Edit: hier ein Artikel im Netz, der die Entwicklung des C414 über die Jahre in Kurzform beschreibt:
https://sonicscoop.com/curing-condenser-confusion-an-audio-history-of-the-akg-c-414-2/
Anfang der 90er ging AKG in die Knie und die Firma wurde an Harman Kardon verkauft, und die folgenden Modell-Evolutionen des C414 bis zu den heute erhältlichen Varianten leiden wie alte Fender Gitarren und dem Namen des Käufers (bei Fender CBS, hier eben Harman Kardon).
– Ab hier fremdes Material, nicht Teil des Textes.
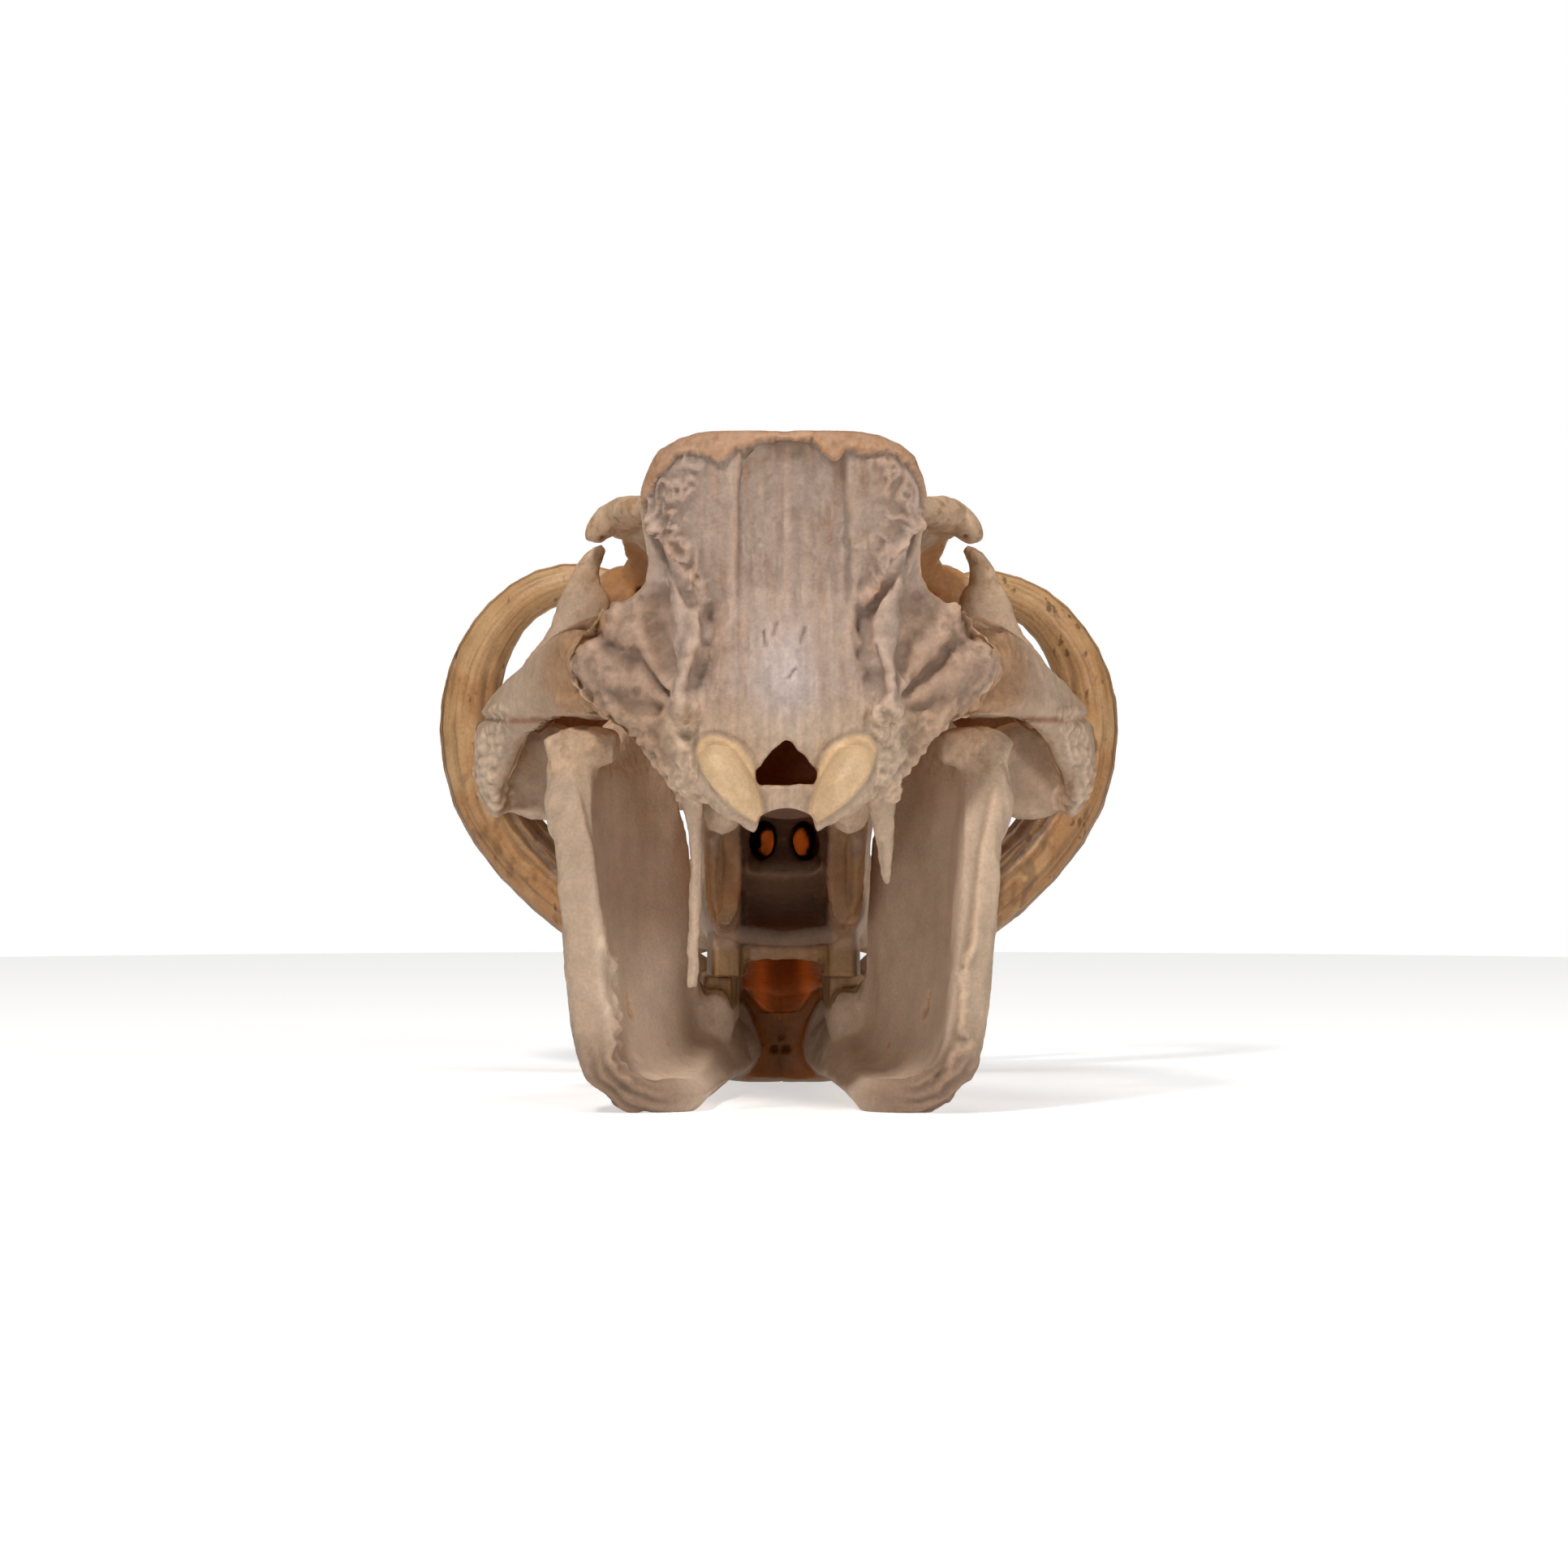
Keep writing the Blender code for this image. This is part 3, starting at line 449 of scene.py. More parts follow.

Das soll nicht heißen, dass die heutigen C414 schlecht sind, aber sie zehren eben vom Mythos der alten Tage.
Für Gesang würde ich immer eine Variante mit einer Betonung der Hochmitten (5-10 kHz) vorziehen - das wäre bei den aktuellen Modellen dann das C414 XL II. Ob Dir das dann gefällt, musst Du in einem Test an Deiner Stimme herausfinden. Das M930 solltest Du nicht wegschieben - der Vertrieb von Microtech Gefell stellt (oder tat das zumindest früher) Testmodelle zur Verfügung. Nimm noch einen Neumann-Vertreter und einen der "neuen Österreicher" dazu - dann hast Du ein amtliches Testfeld. Am Ende entscheidet Dein Geschmack. Für Live kaufst Du Dir dann ein tolles Live-Mikrofon, das würde ich vom Studio-Mic trennen.